# West UCLA meet!! July 17 @ 1pm



## Tommiexboi (Jun 28, 2005)

West Ucla meet 

Where: Lot 36 at UCLA campus. Corner of Federal and Wilshire.
When: July 17th Sunday
Time: 1:00pm to whenever
Afterwards: Possible drive or canyon run, Malachi can help me out with that 

Here are some directions:

Via 405, Exit Wilshire
Take Wilshire Blvd East.
Make a left on VETERAN
Take the first right onto KINROSS

It's on the Northeast corner of Wilshire and Veteran



Please be sure to bring your cameras and remember the more fooling around the more the cops will come! 

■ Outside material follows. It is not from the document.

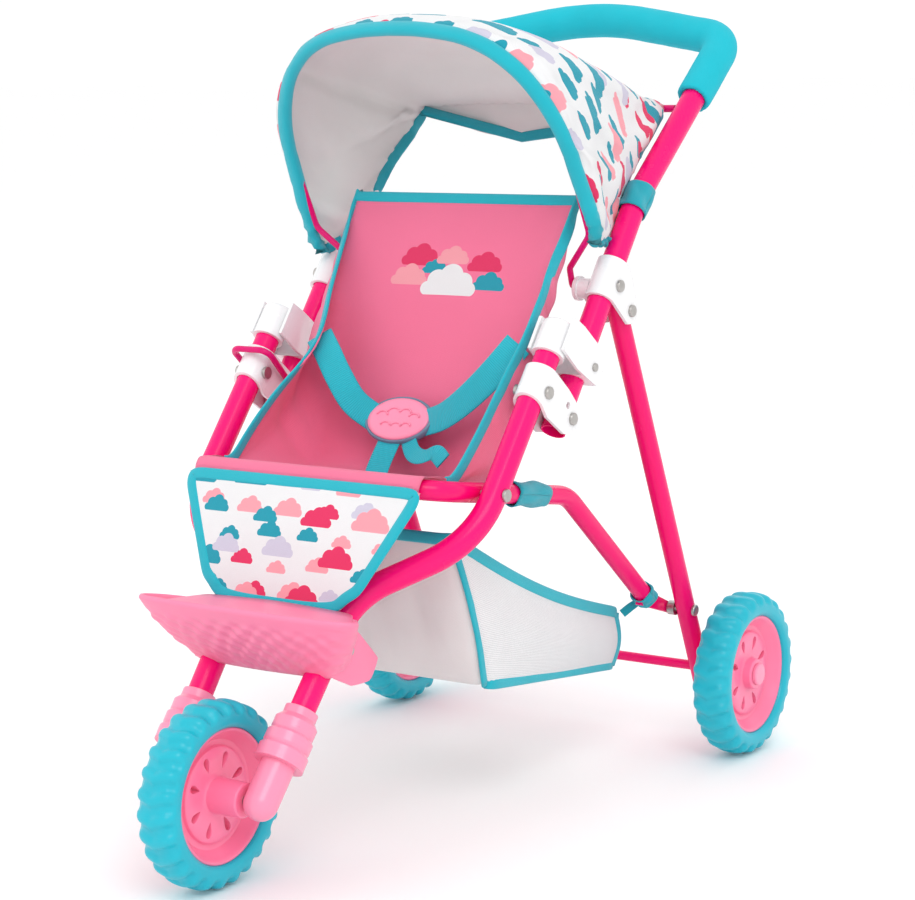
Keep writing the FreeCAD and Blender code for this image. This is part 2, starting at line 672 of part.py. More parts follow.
def catch_wire():
    """A wire bail round the front of the right-hand lower bracket, with its ends in the cheeks."""
    deep, height = CATCH_PIVOT
    front = -(CHEEK_OUT + WIRE + 2.4)
    inside = CHEEK_IN + 0.4
    points = [Vector(inside, deep, height), Vector(CATCH_SIDE, deep, height),
              Vector(CATCH_SIDE, front, height + 2), Vector(-CATCH_SIDE - 5, front, height + 2),
              Vector(-CATCH_SIDE, deep, height), Vector(-inside, deep, height)]
    route = path("catch_route", points, [2.6, 8, 8, 2.6])
    return rod_along("catch_wire_bar", route, s("catch_radius"))


catch_left = doc.addObject("Part::Compound", "catch_left")
catch_left.Links = [catch_wire()]
catch_left.Placement = FRONT_LOCAL
keep("catch_wire", mirrored("catch_wire_right", catch_left))

# ---------------------------------------------------------------- footrest

WALL = 3.0
FOOT_TOP = [(62, -166), (97, -206), (93, -213), (52, -221), (0, -224)]
FOOT_LOW = [(60, -158), (60, -184), (58, -186), (30, -188.5), (0, -189.5)]
FOOT_TOP_TILT = -0.2
FOOT_TOP_HEIGHT = 182.0
FOOT_LOW_HEIGHT = 144.0
CHEEK_OUTLINE = [(-170, 181), (-130, 147), (-139, 133), (-162, 134), (-186, 144)]


def half_ring(corners, height, tilt, inset, push):
    """Closed outline from the points of its left half; inset narrows it, push moves it back."""
    left = []
    for x, y in corners:
        rise = tilt * (y + push - corners[0][1])
        left.append(Vector(max(x - inset, 0), y + push, height + rise))
    right = [opposite(point) for point in reversed(left) if point.x > 0]
    return Part.makePolygon(left + right + left[:1])


def wedge(inset, push, sink):
    top = half_ring(FOOT_TOP, FOOT_TOP_HEIGHT - sink, FOOT_TOP_TILT, inset, push)
    low = half_ring(FOOT_LOW, FOOT_LOW_HEIGHT + sink, 0, inset, push)
    return Part.makeLoft([top, low], True, True)


def footrest():
    """Hollow wedge, open at the back, with a cheek down the outside of each fork tube."""
    shell = wedge(0, 0, 0).cut(wedge(1.6 * WALL, WALL, WALL)).cut(wedge(1.6 * WALL, 6 * WALL, WALL))
    for sign in (1, -1):
        outline = [Vector(sign * 62, y, z) for y, z in CHEEK_OUTLINE]
        cheek = Part.Face(Part.makePolygon(outline + outline[:1]))
        shell = shell.fuse(cheek.extrude(Vector(-sign * WALL, 0, 0)))
    return shell.removeSplitter()


footrest_block = doc.addObject("Part::Feature", "footrest_block")
footrest_block.Shape = footrest()
footrest_tube = rod_along("footrest_tube", front_route, f"{s('main_tube_radius')} + 0.05")
FOOT_SCREW = Vector(62, -163.5, 160)
foot_holes = [across("foot_hole_left", "1.6", 50, 70, FOOT_SCREW.y, FOOT_SCREW.z),
              across("foot_hole_right", "1.6", -70, -50, FOOT_SCREW.y, FOOT_SCREW.z)]
keep("footrest", cut("footrest_cut", footrest_block,
                     [footrest_tube, mirrored("footrest_tube_right", footrest_tube)] + foot_holes))
screw_pair("footrest_screws", FOOT_SCREW, 59.2, 62, 3.4)

# ---------------------------------------------------------------- canopy hardware

ROD_IN = SIDE - TUBE + 1.0
keep("canopy_rod", across("canopy_rod_bar", s("canopy_rod_radius"), -ROD_IN, ROD_IN,
                          size("canopy_rod_back"), size("canopy_rod_up")))

BOW = size("bow_radius")
clip_body = across("clip_body", "8", CLIP.x - 6, SIDE - CHEEK_OUT, CLIP.y, CLIP.z)
clip_flange = across("clip_flange", "9.5", CLIP.x - 6.5, CLIP.x - 3.5, CLIP.y, CLIP.z)
clip_bore = across("clip_bore", f"{s('bow_radius')} + {s('running_gap')}", CLIP.x - 9, CLIP.x + 5,
                   CLIP.y, CLIP.z)
clip_left = cut("clip_left", fuse("clip_whole", [clip_body, clip_flange]), [clip_bore])
keep_pair("canopy_clip", clip_left)

LEAN = math.radians(size("bow_lean"))


def in_plane(x, reach, lean):
    """A point at x and at a reach from the clip's axis, in the plane leaning forward by lean."""
    return Vector(x, CLIP.y - reach * math.sin(lean), CLIP.z + reach * math.cos(lean))


def bow():
    wide = size("bow_half_width")
    top = size("bow_top")
    half = [(CLIP.x + 3, 0), (CLIP.x - 11.0, 0), (CLIP.x - 8.8, 18), (wide - 1, 48),
            (wide - 0.5, 0.662 * top), (0.667 * wide, 0.943 * top), (0, 1.025 * top)]
    points = [in_plane(x, reach, LEAN) for x, reach in half]
    points += [opposite(p) for p in reversed(points[:-1])]
    bends = [4.3, 8, 14, 132, 84]
    return path("bow_route", points, bends + [256] + bends[::-1])


keep("canopy_bow", rod_along("canopy_bow_wire", bow(), s("bow_radius")))


def arch(half_width, top, power, lean, low=52.0):
    """Thin arch outline: straight sides, then a rounded top, one cloth thickness deep."""
    shoulder = 0.41 * top

    def curve(inset):
        wide = half_width - inset
        rise = top - inset - shoulder
        steps = [math.radians(180 - 18 * i) for i in range(11)]
        points = []
        for angle in steps:
            x = math.copysign(abs(math.cos(angle)) ** (2 / power), math.cos(angle))
            points.append(in_plane(wide * x, shoulder + rise * math.sin(angle) ** (2 / power), lean))
        spline = Part.BSplineCurve()
        up = in_plane(0, 1, lean) - in_plane(0, 0, lean)
        spline.interpolate(Points=points, InitialTangent=up, FinalTangent=up * -1)
        foot_left = in_plane(-wide, low, lean)
        foot_right = in_plane(wide, low, lean)
        return foot_left, points[0], spline.toShape(), points[-1], foot_right

    a, b, outer, c, d = curve(0)
    e, f, inner, g, k = curve(size("cloth"))
    return Part.Wire([Part.makeLine(a, b), outer, Part.makeLine(c, d), Part.makeLine(d, k),
                      Part.makeLine(k, g), inner, Part.makeLine(f, e), Part.makeLine(e, a)])


TIE = HANDLE_BEND + Vector(0, 0.65, -0.85)
canopy = doc.addObject("Part::Feature", "canopy_cloth")
canopy.Shape = Part.makeLoft([arch(125, 216.5, 2.4, math.radians(24.5)),
                              arch(113, 192, 8, math.radians(-43))], True, True)
rod_way = across("rod_way", f"{s('canopy_rod_radius')} + 0.4", -SIDE, SIDE, size("canopy_rod_back"),
                 size("canopy_rod_up"))
button_ways = [across("button_way_left", "5.4", 110, SIDE - 10, TIE.y, TIE.z),
               across("button_way_right", "5.4", 10 - SIDE, -110, TIE.y, TIE.z)]
keep("canopy", cut("canopy_holed", canopy, [rod_way] + button_ways))

# Cloth bands that tie the canopy to the handle, with a plastic button inboard of each.
TIE_SLOPE = (HANDLE_SLOPE + UPPER_SLOPE).normalize()


def tie_band():
    start = TIE - TIE_SLOPE * 10
    outer = cylinder("tie_outer", "11.4", "20", start, TIE_SLOPE)
    inner = cylinder("tie_inner", "9.9", "24", start - TIE_SLOPE * 2, TIE_SLOPE)
    return cut("tie_left", outer, [inner])


tie_left = tie_band()
keep("canopy_ties", group("canopy_ties_group", [tie_left, mirrored("tie_right", tie_left)]))
button_left = across("button_left", "5", SIDE - 15.2, SIDE - 11.4, TIE.y, TIE.z)
keep("tie_buttons", group("tie_buttons_group", [button_left, mirrored("button_right", button_left)]))

# ---------------------------------------------------------------- cloth parts, as plain closed solids

CLOTH = size("cloth")


def slab(name, outline, half_width):
    """Side outline (Y, Z) carried across the middle plane."""
    return plate_body(name, outline, str(2 * half_width))


def side_panel(name, outline, x_low, x_high):
    """Side outline as a thin panel at each side."""
    body = plate_body(name, outline, str(x_high - x_low))
    body.Placement.Base = Vector((x_low + x_high) / 2, 0, 0)
    return [body, mirrored(name + "_right", body)]


seat_floor = slab("seat_floor", [(-110, 263), (-110, 260.5), (-8, 255), (2, 259), (10, 292), (38, 331),
                                 (36, 333), (7.5, 294), (-1, 262), (-9, 257.5)], 100.8)
seat_wings = side_panel("seat_wing", [(-70, 278), (-64, 294), (-42, 322), (-12, 349), (6, 341), (38, 332),
                                      (9, 292), (1, 262)], 100.7, 102.7)
keep("seat_base", fuse("seat_base_cloth", [seat_floor] + seat_wings))

back_panel = slab("back_panel", [(52, 350), (54.3, 349.3), (90.6, 465.3), (88.4, 466)], 98)
back_wings = side_panel("back_wing", [(88.6, 466), (68.5, 436), (13.4, 373), (-2, 359.5), (53, 350)], 95.9, 97.9)
keep("seat_back", fuse("seat_back_cloth", [back_panel] + back_wings))

CALF_TOP = Vector(109, -131.5, 272)
CALF_FOOT = Vector(60, -168.5, 184)


def calf_panel():
    """Tapered panel hanging in front of the seat."""
    ring = [CALF_TOP, CALF_FOOT, opposite(CALF_FOOT), opposite(CALF_TOP), CALF_TOP]
    face = Part.Face(Part.makePolygon(ring))
    normal = (CALF_FOOT - CALF_TOP).cross(X_AXIS).normalize()
    return face.extrude(normal * CLOTH)


calf = doc.addObject("Part::Feature", "calf_cloth")
calf.Shape = calf_panel()
keep("calf_panel", calf)

BASKET_HALF = 96
basket_outline = [(-72, 228), (-31.6, 105), (169, 77), (178, 122), (60, 180)]
basket_inside = [(-68, 250), (-68, 228), (-29.8, 107.6), (167, 79.8), (175.4, 122), (178, 150)]
keep("basket", cut("basket_cloth", slab("basket_outer", basket_outline, BASKET_HALF),
                   [slab("basket_inner", basket_inside, BASKET_HALF - CLOTH)]))

# ---------------------------------------------------------------- harness

BUCKLE = Vector(0, -3, 297)
BUCKLE_LEAN = 52.0


def buckle():
    oval = bind(doc.addObject("Part::Ellipse", "buckle_oval"), MajorRadius="29", MinorRadius="19")
    plate = doc.addObject("Part::Extrusion", "buckle_plate")
    plate.Base = oval
    plate.DirMode = "Normal"
    plate.LengthFwd = 7
    plate.Solid = True
    plate.Placement = Placement(BUCKLE, Rotation(X_AXIS, BUCKLE_LEAN))
    return round_edges("buckle_round", plate, 1.8, lambda e: True)


keep("harness_buckle", buckle())


def strap(name, start, end, width, facing):
    """A flat strap between two points; facing is roughly its outward normal."""
    run = end - start
    side = run.cross(facing).normalize() * (width / 2)
    face = Part.Face(Part.makePolygon([start + side, end + side, end - side, start - side, start + side]))
    obj = doc.addObject("Part::Feature", name)
    obj.Shape = face.extrude(run.cross(side).normalize() * -1.6)
    return obj


def straps():
    """Two shoulder straps from the seat's sides to the buckle and one crotch strap below it."""
    facing = Vector(0, -0.79, 0.62)
    ends = [("strap_left", Vector(98, 41, 339.5), BUCKLE + Vector(27, 4, 8), 20),
            ("strap_right", Vector(-98, 41, 339.5), BUCKLE + Vector(-27, 4, 8), 20),
            ("strap_crotch", BUCKLE + Vector(0, -13, -16), Vector(0, -34, 264), 20)]
    return [strap(name, start, end, width, facing) for name, start, end, width in ends]


keep("harness_straps", group("harness_straps_group", straps()))

# ---------------------------------------------------------------- checks and output


def check(objects):
    for obj in objects:
        bad = [state for state in obj.State if state in ("Invalid", "Error")]
        if bad:
            raise RuntimeError(f"{obj.Label}: {bad}")
    for node, obj in PARTS.items():
        shape = obj.Shape
        if shape.isNull() or not shape.isValid() or not shape.Solids:
            raise RuntimeError(f"{node}: null or not valid")


doc.recompute()
check(doc.Objects)
os.makedirs("parts", exist_ok=True)
for node, obj in PARTS.items():
    obj.Shape.exportStep(f"parts/{node}.step")
print(len(PARTS), "parts")
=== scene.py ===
import json
import math

import bpy
import numpy as np
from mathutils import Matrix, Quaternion, Vector, noise


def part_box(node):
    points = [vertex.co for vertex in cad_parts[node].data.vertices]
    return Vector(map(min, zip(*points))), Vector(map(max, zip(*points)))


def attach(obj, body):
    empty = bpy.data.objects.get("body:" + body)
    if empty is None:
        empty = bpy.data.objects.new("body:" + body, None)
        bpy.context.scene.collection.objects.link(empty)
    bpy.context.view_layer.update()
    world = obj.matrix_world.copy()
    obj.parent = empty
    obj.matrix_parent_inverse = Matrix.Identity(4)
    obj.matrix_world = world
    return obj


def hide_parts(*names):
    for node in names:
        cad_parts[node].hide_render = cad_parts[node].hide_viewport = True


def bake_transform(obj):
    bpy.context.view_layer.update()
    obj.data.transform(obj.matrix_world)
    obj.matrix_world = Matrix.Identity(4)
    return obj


# Looks of the three-wheeled doll stroller. Metres, in the CAD frame: +X is the stroller's left,
# -Y its front, +Z up. Outlines are written in millimetres and turned into metres by mm().

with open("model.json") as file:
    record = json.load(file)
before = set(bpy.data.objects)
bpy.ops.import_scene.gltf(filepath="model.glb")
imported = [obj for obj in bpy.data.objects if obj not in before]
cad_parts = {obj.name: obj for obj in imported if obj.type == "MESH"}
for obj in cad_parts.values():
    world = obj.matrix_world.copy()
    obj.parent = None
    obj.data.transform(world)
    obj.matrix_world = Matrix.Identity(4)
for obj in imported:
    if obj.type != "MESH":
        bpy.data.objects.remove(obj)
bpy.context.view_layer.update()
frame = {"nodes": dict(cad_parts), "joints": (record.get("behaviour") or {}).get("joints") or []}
NODES = frame["nodes"]
JOINT = {joint["name"]: joint for joint in frame["joints"]}
MM = 0.001
SIDES = (("left", 1), ("right", -1))


def mm(*values):
    return np.array(values, float) * MM


def pivot(joint):
    return np.array(JOINT[joint]["pos_m"], float)


CLIP = pivot("canopy_swing")
FRONT_AXLE = pivot("front_wheel_spin")

# ---------------------------------------------------------------- colours (linear)

TUBE_PINK = (0.90, 0.001, 0.170)
LEG_PINK = (0.86, 0.001, 0.150)
WIRE_PINK = (0.68, 0.001, 0.150)
PALE_PINK = (0.96, 0.280, 0.440)
RIM_PINK = (0.96, 0.210, 0.380)
FOOT_PINK = (0.93, 0.230, 0.390)
SEAT_PINK = (1.00, 0.190, 0.350)
CYAN = (0.000, 0.490, 0.600)
DEEP_CYAN = (0.004, 0.400, 0.500)
TYRE_CYAN = (0.000, 0.460, 0.580)
WHITE = (0.86, 0.86, 0.87)
LINING = (0.84, 0.82, 0.81)
RIM_BLUE = (0.130, 0.230, 0.330)
STEEL = (0.50, 0.48, 0.46)
CLOUD_TEAL = (0.000, 0.330, 0.440)
CLOUD_RED = (0.800, 0.020, 0.120)
CLOUD_ROSE = (0.960, 0.360, 0.420)
CLOUD_GREY = (0.640, 0.610, 0.740)

# ---------------------------------------------------------------- node materials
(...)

This will be also posted in other european forums as well as others... lets try to make it a big one like de anza meet 

you can find the map here:
http://forum.e46fanatics.com/showthread.php?t=271991


----------



## Tommiexboi (Jun 28, 2005)

bump it up!


----------



## TheVodKA (Sep 19, 2002)

Damn, should've read it, and I was in Westwood that day too.


----------



## CALIGULA (Jun 12, 2005)

In Burbank off of the 5 in the Best Buy shopping center on Friday and Saturday nights is usually a good get together. Saw a lot of nice kits and hooked up cars.


----------